Meeting of the Parliament 17 May 2018
I echo members’ thanks to Clare Haughey and the everyone’s business campaign for securing parliamentary time for us to debate this important issue.
“Welcome to the best club in the world. Your life is going to change, but only in good ways.” Those are some of the words that society utters whenever someone is expecting a child. With such a weight of societal expectation around pregnancy and parenthood, it is not surprising that it is difficult for mothers to come forward and admit that they are not necessarily coping or enjoying the experience in the way that they thought that they might. However, for all too many mothers, that is the reality. It is a hidden issue in our mental health landscape and I am glad that we are airing it today.
As with many other mental health issues, perinatal mental ill health is a spectrum. It can be severe or mild; it can involve anxiety or depression; it can involve obsessive-compulsive disorder; and it can lead to post-traumatic stress disorder and real psychosis in some extreme cases.
Perinatal mental ill health happens during or after pregnancy. I will take a moment to recognise a group that is not often a mentioned in such debates: those who miscarry. My sister, Rosie, who is in the gallery this afternoon, is one such person. She miscarried in 2016 and then suffered mental health issues directly afterwards. She has allowed me to share her words with the chamber this afternoon. She said:
“It hurts so much. Along with the feelings of guilt and failure at not successfully bringing my baby into the world, there was a chemical change that I didn’t understand or expect.”
Rosie is among many mothers or would-be mothers who suffer in that way, and we need to do far, far more for them.
There is a tension, because the stigma of not wanting to put up their hand and say that they are not coping gets in the way of identification. That is why the six-week check, which every new mother undergoes, is all important. However, it means nothing if our doctors, midwives and health visitors are not adequately trained to understand the early-warning signs that show that someone is just not coping or might need a little bit of extra support. We urgently need to rectify that and make sure that, as a matter of course, people are adequately trained in perinatal mental health issues.
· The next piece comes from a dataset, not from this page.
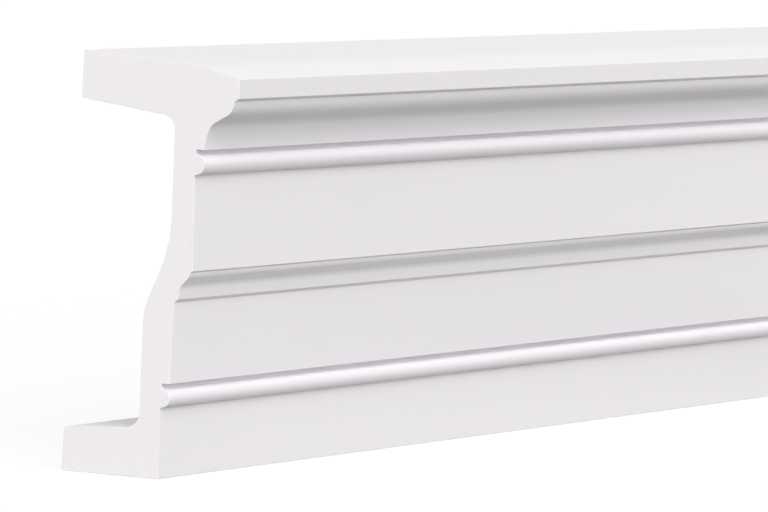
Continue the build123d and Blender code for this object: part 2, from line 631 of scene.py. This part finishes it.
@dataclass(frozen=True)
class PrimedFoam:
    """White primer on rigid foam, as one of the moulding's two surfaces.

    Attributes:
        name: name of the material.
        colour: colour of the primer.
        tone_share: how far the tone drifts from place to place.
        patch: size of the patches in which tone and gloss drift, in metres.
        roughness: mean roughness.
        roughness_share: how far the roughness drifts.
        ior: index of refraction of the primer.
        peel: size of the finest relief, in metres.
        peel_height: its height, in hundredths of a mm.
        swell: size of the slowest relief, in metres.
        swell_height: its height, in hundredths of a mm.
        cells: size of the foam cells that a saw opened, in metres, or 0 for a closed skin.
        cell_height: their depth, in hundredths of a mm.
        cell_bottom: how far a cell's bottom reaches from its middle, as a share of the cells' size.
        cell_rim: how far from its middle it comes up to the surface, in the same shares.
    """

    HEIGHT_UNIT = 0.01 * MM

    name: str
    colour: Colour = (0.881, 0.852, 0.880, 1.0)
    tone_share: float = 0.02
    patch: float = 0.12
    roughness: float = 0.42
    roughness_share: float = 0.08
    ior: float = 1.45
    peel: float = 0.0024
    peel_height: float = 0.35
    swell: float = 0.09
    swell_height: float = 4.0
    cells: float = 0.0
    cell_height: float = 0.0
    cell_bottom: float = 0.15
    cell_rim: float = 0.6

    def opened_cells(self, nodes: Nodes, film: bpy.types.NodeSocket) -> bpy.types.NodeSocket:
        """Cuts the foam's opened cells into a relief.

        Args:
            nodes: the material's tree.
            film: height of the film.

        Returns:
            The height with the cells in it.
        """
        place = nodes.add("ShaderNodeTexCoord").outputs["Object"]
        cell = nodes.add("ShaderNodeTexVoronoi", {"Vector": place, "Scale": 1 / self.cells}, feature="F1")
        pit = nodes.add(
            "ShaderNodeMapRange",
            {
                "Value": cell.outputs["Distance"],
                "From Min": self.cell_bottom,
                "From Max": self.cell_rim,
                "To Min": -1.0,
                "To Max": 0.0,
            },
        )
        return nodes.add(
            "ShaderNodeMath", {0: pit.outputs[0], 1: self.cell_height, 2: film}, operation="MULTIPLY_ADD"
        ).outputs[0]

    def material(self) -> bpy.types.Material:
        """Makes the material.

        Returns:
            The finished material.
        """
        made = bpy.data.materials.new(self.name)
        made.use_nodes = True
        made.node_tree.nodes.clear()
        nodes = Nodes(made.node_tree)
        tone = nodes.add(
            "ShaderNodeGroup",
            {
                "Colour": self.colour,
                "Share": self.tone_share,
                "Patch": self.patch,
                "Roughness": self.roughness,
                "Roughness Share": self.roughness_share,
            },
            node_tree=ToneDrift().group(),
        )
        relief = nodes.add(
            "ShaderNodeGroup",
            {
                "Peel": self.peel,
                "Peel Height": self.peel_height,
                "Swell": self.swell,
                "Swell Height": self.swell_height,
            },
            node_tree=SkinRelief().group(),
        )
        height = relief.outputs["Height"]
        if self.cells > 0:
            height = self.opened_cells(nodes, height)
        bump = nodes.add("ShaderNodeBump", {"Strength": 1.0, "Distance": self.HEIGHT_UNIT, "Height": height})
        shader = nodes.add(
            "ShaderNodeBsdfPrincipled",
            {
                "Base Color": tone.outputs["Colour"],
                "Roughness": tone.outputs["Roughness"],
                "IOR": self.ior,
                "Normal": bump.outputs["Normal"],
            },
        )
        nodes.add("ShaderNodeOutputMaterial", {"Surface": shader.outputs["BSDF"]})
        return made


@dataclass(frozen=True)
class SoftLight:
    """A soft light from one side, as even on the far end of the moulding as on the near one.

    Attributes:
        name: name of the lamp.
        share: light that a face square to it gets, where 1 shows a colour as it is written.
        turn: direction that it comes from, in degrees from the front towards the near end.
        lift: its height above the horizon, in degrees.
        spread: how wide it is, in degrees.
    """

    STAND_OFF = 3.0

    name: str
    share: float
    turn: float
    lift: float
    spread: float

    def build(self) -> None:
        """Adds the lamp."""
        turn, lift = math.radians(self.turn), math.radians(self.lift)
        source = Vector((-math.sin(turn) * math.cos(lift), -math.cos(turn) * math.cos(lift), math.sin(lift)))
        nothing_selected()
        bpy.ops.object.light_add(type="SUN", location=source * self.STAND_OFF)
        lamp = bpy.context.object
        lamp.name = self.name
        lamp.rotation_mode = "QUATERNION"
        lamp.rotation_quaternion = source.to_track_quat("Z", "Y")
        lamp.data.energy = self.share * math.pi
        lamp.data.angle = math.radians(self.spread)


@dataclass
class Studio:
    """A plain pale floor under soft light.

    Attributes:
        floor_size: side of the floor, in metres.
        floor_gap: how far the floor lies under the foot, in metres.
        floor_tone: what the floor gives back of the light.
        floor_lift: what the floor adds for the camera, which makes it white outside the shadow.
        sky: strength of the even light from all round.
        lights: the soft lights.
    """

    floor_size: float = 600.0
    floor_gap: float = 0.0001
    floor_tone: float = 0.15
    floor_lift: float = 0.88
    sky: float = 0.39
    lights: tuple[SoftLight, ...] = (
        SoftLight("low_light", share=1.03, turn=48.5, lift=15.0, spread=70.0),
        SoftLight("high_light", share=0.265, turn=48.0, lift=38.0, spread=45.0),
    )

    @staticmethod
    def seen_directly(nodes: Nodes) -> bpy.types.NodeSocket:
        """Makes a mask of what the camera sees directly, in a reflection or through glass.

        Args:
            nodes: the tree of the material or the world.

        Returns:
            The socket of the mask.
        """
        path = nodes.add("ShaderNodeLightPath").outputs
        mirrored = nodes.add(
            "ShaderNodeMath", {0: path["Is Camera Ray"], 1: path["Is Glossy Ray"]}, operation="MAXIMUM"
        )
        return nodes.add(
            "ShaderNodeMath", {0: mirrored.outputs[0], 1: path["Is Transmission Ray"]}, operation="MAXIMUM"
        ).outputs[0]

    def light_sky(self) -> None:
        """Lights the scene evenly from all round and shows white behind the floor."""
        world = bpy.data.worlds.new("studio_sky")
        bpy.context.scene.world = world
        world.use_nodes = True
        world.node_tree.nodes.clear()
        nodes = Nodes(world.node_tree)
        mask = self.seen_directly(nodes)
        strength = nodes.add("ShaderNodeMapRange", {"Value": mask, "To Min": self.sky, "To Max": 1.0})
        background = nodes.add("ShaderNodeBackground", {"Color": WHITE, "Strength": strength.outputs[0]})
        nodes.add("ShaderNodeOutputWorld", {"Surface": background.outputs[0]})

    def lay_floor(self) -> None:
        """Lays the pale floor, which keeps the moulding's shadow."""
        nothing_selected()
        bpy.ops.mesh.primitive_plane_add(size=self.floor_size, location=(0, 0, -self.floor_gap))
        floor = bpy.context.object
        floor.name = "studio_floor"
        paint = bpy.data.materials.new("studio_floor")
        paint.use_nodes = True
        paint.node_tree.nodes.clear()
        nodes = Nodes(paint.node_tree)
        mask = self.seen_directly(nodes)
        lift = nodes.add("ShaderNodeMath", {0: mask, 1: self.floor_lift}, operation="MULTIPLY")
        glow = nodes.add("ShaderNodeEmission", {"Color": WHITE, "Strength": lift.outputs[0]})
        tone = (self.floor_tone, self.floor_tone, self.floor_tone, 1)
        matt = nodes.add("ShaderNodeBsdfDiffuse", {"Color": tone})
        both = nodes.add("ShaderNodeAddShader", {0: matt.outputs[0], 1: glow.outputs[0]})
        nodes.add("ShaderNodeOutputMaterial", {"Surface": both.outputs[0]})
        floor.data.materials.append(paint)

    def build(self) -> None:
        """Sets up the floor, the light and the plain view settings."""
        bpy.context.scene.view_settings.view_transform = "Standard"
        self.light_sky()
        for light in self.lights:
            light.build()
        self.lay_floor()
        LOG.info("studio: %.0f m floor", self.floor_size)


@dataclass
class PhotoCamera:
    """The camera at the photograph's viewing angle.

    Attributes:
        lens: focal length, in mm.
        sensor: width of the sensor, in mm.
        target: the spot that the middle of the image looks at, in metres.
        distance: how far the camera is from it, in metres.
        heading: the direction that it looks in, in degrees from +Y towards +X.
        tilt: how far it looks down, in degrees.
        roll: how far it is turned about its own line of sight, in degrees.
        reach: how far it sees, in metres.
    """

    lens: float = 421.88
    sensor: float = 36.0
    target: tuple[float, float, float] = (-1.0, -0.1258, 0.1201)
    distance: float = 4.4099
    heading: float = 66.209
    tilt: float = 3.655
    roll: float = 3.233
    reach: float = 200.0

    def build(self) -> bpy.types.Object:
        """Adds the camera and makes it the scene's own.

        Returns:
            The camera.
        """
        heading, tilt = math.radians(self.heading), math.radians(self.tilt)
        forward = Vector(
            (math.sin(heading) * math.cos(tilt), math.cos(heading) * math.cos(tilt), -math.sin(tilt))
        )
        level = Vector((math.cos(heading), -math.sin(heading), 0.0))
        upright = level.cross(forward)
        roll = math.radians(self.roll)
        right = level * math.cos(roll) + upright * math.sin(roll)
        up = right.cross(forward)
        nothing_selected()
        bpy.ops.object.camera_add(location=Vector(self.target) - forward * self.distance)
        camera = bpy.context.object
        camera.name = "photo_camera"
        camera.rotation_mode = "QUATERNION"
        camera.rotation_quaternion = Matrix((right, up, -forward)).transposed().to_quaternion()
        camera.data.sensor_width = self.sensor
        camera.data.lens = self.lens
        camera.data.clip_end = self.reach
        bpy.context.scene.camera = camera
        LOG.info("camera: %.0f mm lens, %.2f m away", self.lens, self.distance)
        return camera


def main() -> None:
    """Builds the moulding, the studio and the camera, and keeps the hidden CAD node beside the new moulding.
    """
    logging.basicConfig(level=logging.INFO)
    finishes = {
        Surface.MOULDED: PrimedFoam(name="primed_skin").material(),
        Surface.SAWN: PrimedFoam(
            name="sawn_foam", roughness=0.6, peel_height=0.6, swell_height=1.0, cells=0.0009, cell_height=0.6
        ).material(),
    }
    Architrave().build(finishes)
    Studio().build()
    PhotoCamera().build()


if __name__ == "__main__":
    main()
Once we identify those women, we do them a profound disservice if we cannot back that up with adequate service provision in the communities and hospitals in their locale. We know that less than half of mothers are served by adequate perinatal mental health facilities or services either in their communities or in their local hospitals.
I am intensely proud to have been involved with Aberlour when it started its perinatal befriending service in Forth Valley. All told, it has helped 160 mothers in that area since it started three years ago, but there is no guarantee that the service will be able to be sustained when the funding goes. We need to mainstream such services right across the country so that there is no postcode lottery.
The worst comes when we talk about in-patient provision. In this country, on any given day we have only 12 beds available to mothers and their babies to come in for perinatal mental health support. If those beds are full, mothers are directed to adult services and cannot take their babies with them. We are compounding the mental turmoil of the chemical changes that are going on in their brains with the separation anxiety created by having to remove their child from the situation. That has to be the nexus of where we take the agenda, because it is an absolutely critical point.
I thank Clare Haughey once again for the opportunity to have this debate, and I thank the campaign. It is very easy for us to let these women drift back into the shadows and try to muddle through and carry on regardless, but they are looking to the chamber for answers. It is time that we woke up to that.